JSON records of objects
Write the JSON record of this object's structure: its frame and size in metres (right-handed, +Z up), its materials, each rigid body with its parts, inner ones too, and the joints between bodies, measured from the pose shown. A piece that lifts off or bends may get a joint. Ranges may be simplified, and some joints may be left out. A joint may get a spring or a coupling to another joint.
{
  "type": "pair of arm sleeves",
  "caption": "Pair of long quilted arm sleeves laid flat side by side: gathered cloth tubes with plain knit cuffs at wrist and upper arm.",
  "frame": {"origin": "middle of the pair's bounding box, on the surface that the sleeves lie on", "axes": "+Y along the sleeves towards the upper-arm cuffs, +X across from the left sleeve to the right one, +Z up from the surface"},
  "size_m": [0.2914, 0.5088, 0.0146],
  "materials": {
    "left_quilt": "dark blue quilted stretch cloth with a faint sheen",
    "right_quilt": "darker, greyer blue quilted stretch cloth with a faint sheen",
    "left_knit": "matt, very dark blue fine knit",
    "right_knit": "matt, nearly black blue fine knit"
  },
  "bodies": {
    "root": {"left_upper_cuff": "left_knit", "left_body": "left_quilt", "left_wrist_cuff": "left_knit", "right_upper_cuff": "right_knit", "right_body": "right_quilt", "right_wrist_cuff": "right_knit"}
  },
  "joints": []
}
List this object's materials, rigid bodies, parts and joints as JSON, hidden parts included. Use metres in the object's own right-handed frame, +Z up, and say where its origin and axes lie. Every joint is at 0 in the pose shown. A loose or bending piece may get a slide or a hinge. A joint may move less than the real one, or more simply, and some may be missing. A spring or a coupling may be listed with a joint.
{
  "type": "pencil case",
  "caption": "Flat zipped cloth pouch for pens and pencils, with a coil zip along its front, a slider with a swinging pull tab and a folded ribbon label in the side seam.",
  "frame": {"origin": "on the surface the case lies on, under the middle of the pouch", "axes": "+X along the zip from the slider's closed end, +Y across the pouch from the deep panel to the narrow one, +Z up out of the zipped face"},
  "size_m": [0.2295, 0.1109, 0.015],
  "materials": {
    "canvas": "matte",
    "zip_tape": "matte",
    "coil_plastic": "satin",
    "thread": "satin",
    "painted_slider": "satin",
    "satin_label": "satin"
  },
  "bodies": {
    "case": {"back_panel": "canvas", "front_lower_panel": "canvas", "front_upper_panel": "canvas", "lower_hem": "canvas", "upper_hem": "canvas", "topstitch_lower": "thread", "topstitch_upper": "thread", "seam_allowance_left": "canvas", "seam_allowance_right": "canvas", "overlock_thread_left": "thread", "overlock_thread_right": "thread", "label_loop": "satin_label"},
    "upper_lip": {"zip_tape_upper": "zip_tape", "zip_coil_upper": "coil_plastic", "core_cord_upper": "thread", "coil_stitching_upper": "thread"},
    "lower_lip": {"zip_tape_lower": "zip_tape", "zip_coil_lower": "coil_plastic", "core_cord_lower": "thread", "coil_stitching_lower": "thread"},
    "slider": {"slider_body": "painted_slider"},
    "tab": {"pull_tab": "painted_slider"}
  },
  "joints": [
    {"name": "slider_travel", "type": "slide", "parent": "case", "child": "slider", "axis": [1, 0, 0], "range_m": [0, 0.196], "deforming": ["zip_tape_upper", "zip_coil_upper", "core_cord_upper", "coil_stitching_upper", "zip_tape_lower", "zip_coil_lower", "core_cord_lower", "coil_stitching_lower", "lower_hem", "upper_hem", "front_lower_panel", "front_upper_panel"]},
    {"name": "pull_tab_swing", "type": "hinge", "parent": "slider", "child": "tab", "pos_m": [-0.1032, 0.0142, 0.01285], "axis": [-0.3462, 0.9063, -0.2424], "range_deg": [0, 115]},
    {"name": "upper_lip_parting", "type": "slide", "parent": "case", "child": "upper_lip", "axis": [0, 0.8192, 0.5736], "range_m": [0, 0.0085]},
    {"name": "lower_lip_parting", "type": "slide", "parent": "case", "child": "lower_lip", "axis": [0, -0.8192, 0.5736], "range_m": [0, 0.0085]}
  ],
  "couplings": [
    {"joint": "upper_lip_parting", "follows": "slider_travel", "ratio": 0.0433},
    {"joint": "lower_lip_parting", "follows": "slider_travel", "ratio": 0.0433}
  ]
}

**Given exercise**
Copy out each record, keeping every word as it is.

**Solution for this task**
Write the JSON record of this object's structure: its frame and size in metres (right-handed, +Z up), its materials, each rigid body with its parts, inner ones too, and the joints between bodies, measured from the pose shown. A piece that lifts off or bends may get a joint. Ranges may be simplified, and some joints may be left out. A joint may get a spring or a coupling to another joint.
{
  "type": "pair of arm sleeves",
  "caption": "Pair of long quilted arm sleeves laid flat side by side: gathered cloth tubes with plain knit cuffs at wrist and upper arm.",
  "frame": {"origin": "middle of the pair's bounding box, on the surface that the sleeves lie on", "axes": "+Y along the sleeves towards the upper-arm cuffs, +X across from the left sleeve to the right one, +Z up from the surface"},
  "size_m": [0.2914, 0.5088, 0.0146],
  "materials": {
    "left_quilt": "dark blue quilted stretch cloth with a faint sheen",
    "right_quilt": "darker, greyer blue quilted stretch cloth with a faint sheen",
    "left_knit": "matt, very dark blue fine knit",
    "right_knit": "matt, nearly black blue fine knit"
  },
  "bodies": {
    "root": {"left_upper_cuff": "left_knit", "left_body": "left_quilt", "left_wrist_cuff": "left_knit", "right_upper_cuff": "right_knit", "right_body": "right_quilt", "right_wrist_cuff": "right_knit"}
  },
  "joints": []
}
List this object's materials, rigid bodies, parts and joints as JSON, hidden parts included. Use metres in the object's own right-handed frame, +Z up, and say where its origin and axes lie. Every joint is at 0 in the pose shown. A loose or bending piece may get a slide or a hinge. A joint may move less than the real one, or more simply, and some may be missing. A spring or a coupling may be listed with a joint.
{
  "type": "pencil case",
  "caption": "Flat zipped cloth pouch for pens and pencils, with a coil zip along its front, a slider with a swinging pull tab and a folded ribbon label in the side seam.",
  "frame": {"origin": "on the surface the case lies on, under the middle of the pouch", "axes": "+X along the zip from the slider's closed end, +Y across the pouch from the deep panel to the narrow one, +Z up out of the zipped face"},
  "size_m": [0.2295, 0.1109, 0.015],
  "materials": {
    "canvas": "matte",
    "zip_tape": "matte",
    "coil_plastic": "satin",
    "thread": "satin",
    "painted_slider": "satin",
    "satin_label": "satin"
  },
  "bodies": {
    "case": {"back_panel": "canvas", "front_lower_panel": "canvas", "front_upper_panel": "canvas", "lower_hem": "canvas", "upper_hem": "canvas", "topstitch_lower": "thread", "topstitch_upper": "thread", "seam_allowance_left": "canvas", "seam_allowance_right": "canvas", "overlock_thread_left": "thread", "overlock_thread_right": "thread", "label_loop": "satin_label"},
    "upper_lip": {"zip_tape_upper": "zip_tape", "zip_coil_upper": "coil_plastic", "core_cord_upper": "thread", "coil_stitching_upper": "thread"},
    "lower_lip": {"zip_tape_lower": "zip_tape", "zip_coil_lower": "coil_plastic", "core_cord_lower": "thread", "coil_stitching_lower": "thread"},
    "slider": {"slider_body": "painted_slider"},
    "tab": {"pull_tab": "painted_slider"}
  },
  "joints": [
    {"name": "slider_travel", "type": "slide", "parent": "case", "child": "slider", "axis": [1, 0, 0], "range_m": [0, 0.196], "deforming": ["zip_tape_upper", "zip_coil_upper", "core_cord_upper", "coil_stitching_upper", "zip_tape_lower", "zip_coil_lower", "core_cord_lower", "coil_stitching_lower", "lower_hem", "upper_hem", "front_lower_panel", "front_upper_panel"]},
    {"name": "pull_tab_swing", "type": "hinge", "parent": "slider", "child": "tab", "pos_m": [-0.1032, 0.0142, 0.01285], "axis": [-0.3462, 0.9063, -0.2424], "range_deg": [0, 115]},
    {"name": "upper_lip_parting", "type": "slide", "parent": "case", "child": "upper_lip", "axis": [0, 0.8192, 0.5736], "range_m": [0, 0.0085]},
    {"name": "lower_lip_parting", "type": "slide", "parent": "case", "child": "lower_lip", "axis": [0, -0.8192, 0.5736], "range_m": [0, 0.0085]}
  ],
  "couplings": [
    {"joint": "upper_lip_parting", "follows": "slider_travel", "ratio": 0.0433},
    {"joint": "lower_lip_parting", "follows": "slider_travel", "ratio": 0.0433}
  ]
}